CHARLESTON, W.Va. — Legislation to give corrections officers in West Virginia both a pay raise and a bonus has won approval in the House Jails and Prisons Committee.
House Bill 2879 advanced Thursday with a unanimous vote of committee members. It now goes to the House Finance Committee.
Members heard from West Virginia Commissioner of Corrections and Rehabilitation William Marshall who said the shortage of Corrections Officers in the state’s jails and prisons is the worst it has been in 30 years. Marshall said it is not uncommon to have only a couple of officers show up for a shift which required at least 15 people. In those cases, officers who have already been on duty for 10 or more hours are being asked to do more.
He admitted some take the overtime work and like the extra money. But they are in the minority.
“It’s not anything that’s attractive for anybody wanting to go home and spend time with their family and their kids. If we don’t get enough volunteers for that shift, it ends up being a ‘volun-told’ situation. That makes for a disgruntled and cranky employee,” said Marshall.
The legislation would provide a $6,000 hiring and retention bonus. Employees who are already on board would be paid the $6,000 bonus. Newly hired officers will get $3,000 immediately and another $3,000 after three years.

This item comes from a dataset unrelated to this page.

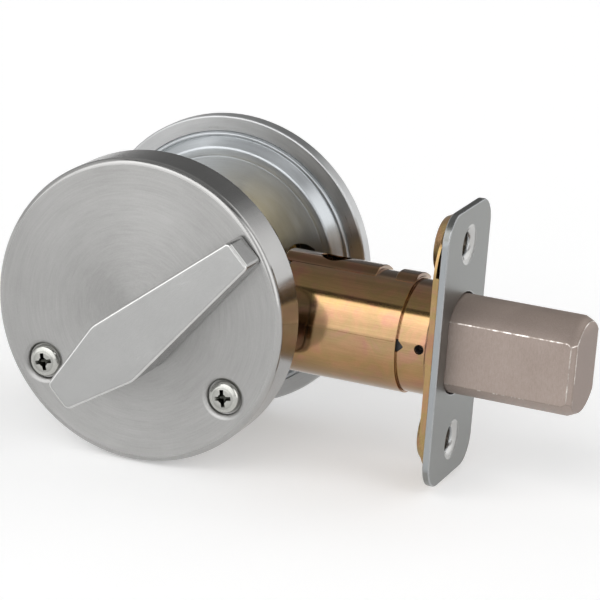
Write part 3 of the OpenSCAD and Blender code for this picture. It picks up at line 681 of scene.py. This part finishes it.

The bill also offers a separate $10,000 pay raise to officers. Initially it would be a $5,000 raise on July 1, 2023. Then a $2500 raise in 2024 and anther $2500 raise in 2025. Bill sponsors said the legislation would raise the starting salary for a Corrections Officer from $33,0000 to $43,000 in three years.
It’s the first time the pay has been visited since a similar raise in 2018. Committee members were fully behind the measure, but Greenbrier County Delegate Mike Honaker shared it had to be one they sold to other members of the Legislature as the bill moved forward.
“It’s not enough for us to just pass this and say our committee did our part, every single one of us needs to go out of here and be ambassadors for this bill,” he said.
Delegate Eric Brooks of Raleigh County, a former correctios officer in the Federal Bureau of Prisons, echoed the statement and offered a message to those in the Corrections community.
“You have support here. We’re working to remedy this situation and to provide compensation that is somewhat commiserate with the obligations and risk you take on our behalf. You mean a lot to us and I appreciate that,” he said.